Local Subsistence Council Seeks Study on Predation

For ungulates that traverse the Seward Peninsula, wildlife managers are getting bad news about population data. Moose and reindeer numbers are down, the Western Arctic Caribou Herd is less than half its peak size, and muskox are dwindling on the peninsula.

The young just aren’t surviving to adulthood. It could be a change in climate, or habitat deterioration. But for a while, local users have been wrestling with another theory.

“Well, we know without a doubt that the majority of local people blame it on predation,” said Tim Smith, vice chair of the Seward Peninsula Subsistence Regional Advisory Council, or RAC, which advises the Federal Subsistence Board.

Bears. Time and again at wildlife meetings, people reiterate: we have too many predators. The problem, though, is short of anecdotal evidence from those who live here, data doesn’t exist to back it up. The RAC met in Nome this week to discuss a multitude of fish and wildlife issues, and a strategy called “intensive management.”

“It’s an ecosystem management where you go in and try to manage all the species involved in a predator-prey relationship,” said Smith.

Smith said, in other parts of the state, this management strategy has been successful in producing more of the species that wasn’t abundant enough. Predator control is one of several tools in the program—a tool that Pat Valkenburg, former deputy commissioner of the Alaska Department of Fish & Game, said is less controversial than it was years ago, because the numbers now show that it can work. But the U.S. Fish & Wildlife Service and the National Park Service remain opposed to the plan. While federal agencies remain for the most part against the measure, state and local groups lean toward supporting it.

But we don’t yet have numbers for the Seward Peninsula. So, Smith and the RAC want to conduct a predator-prey study here to see if predation is the root problem, and if our region might be a good candidate for predator management. The first hurdle will be securing funding for the research, and the strategy itself (though it’s come a long way) is still controversial.

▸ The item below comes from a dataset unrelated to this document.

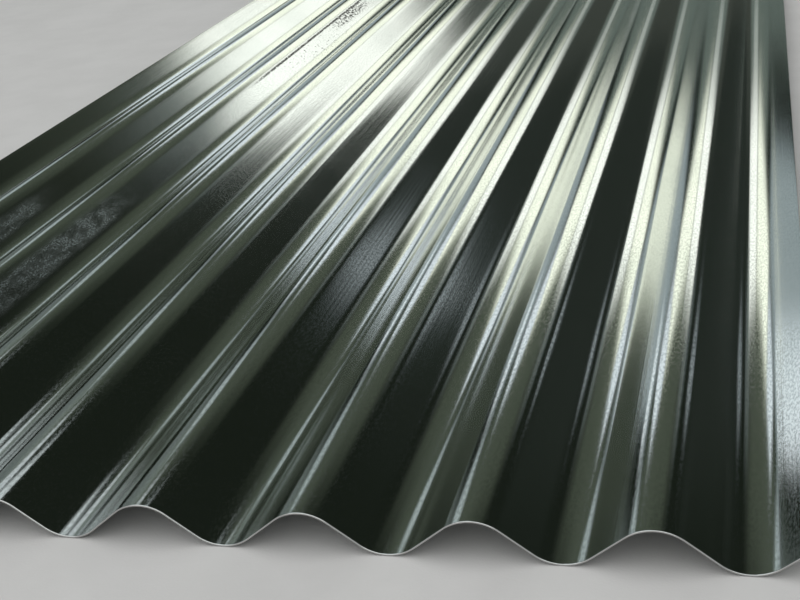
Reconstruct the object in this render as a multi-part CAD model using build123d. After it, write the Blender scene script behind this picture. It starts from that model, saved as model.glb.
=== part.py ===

“It’s very contentious. It’s extremely contentious…but probably no more contentious than all of the other issues in fish and wildlife management. The problem with all these things is it’s not hard science, we’re not doing physics here. So there’s an awful lot of faith-based stuff,” said Smith. “But one of the things I like that Governor Walker said, is that ‘study hour is over.’ And this would be an applied research project—you would get answers to the specific questions you’ve been asking.”

Smith said the council will draft a letter to the Federal Subsistence Board asking for help, and then solicit funding to get the research off the ground. The experiment might include collaring animals to track mortality, or observing the effects of liberalized bear harvesting regs. The plan is still in its preliminary stages, but Smith suggested basing it in unit 22D, south of Teller.

Carl Johnson with the Office of Subsistence Management noted that good management is a product of good data…but data isn’t free.

“If you’re going to make good management decisions you have to have good science behind it, but increasingly there’s fewer and fewer surveys being done because both state and federal budgets are being tapped,” said Johnson. “So defining the issue and then finding a funding source will be a challenge.”

But besides the bottom line, there are other numbers prompting wildlife managers to ramp up their strategies: 25,000 caribou; 7,000 moose; and 5,000 deer—the number of prey species harvested by Alaskans each year. Especially in rural areas, reliance on wildlife is the way of life.

Fortunately, for Alaskans seeking to change hunting and fishing regulations on public lands, the Federal Subsistence Board is legally obligated to defer to the RACs’ suggestions. The Federal Subsistence Board runs on a two-year cycle (with alternating years addressing fish and wildlife), and wildlife proposals are being accepted now thru March 25th.

The next meeting of the Seward Peninsula RAC will be October 14-15 in Nome.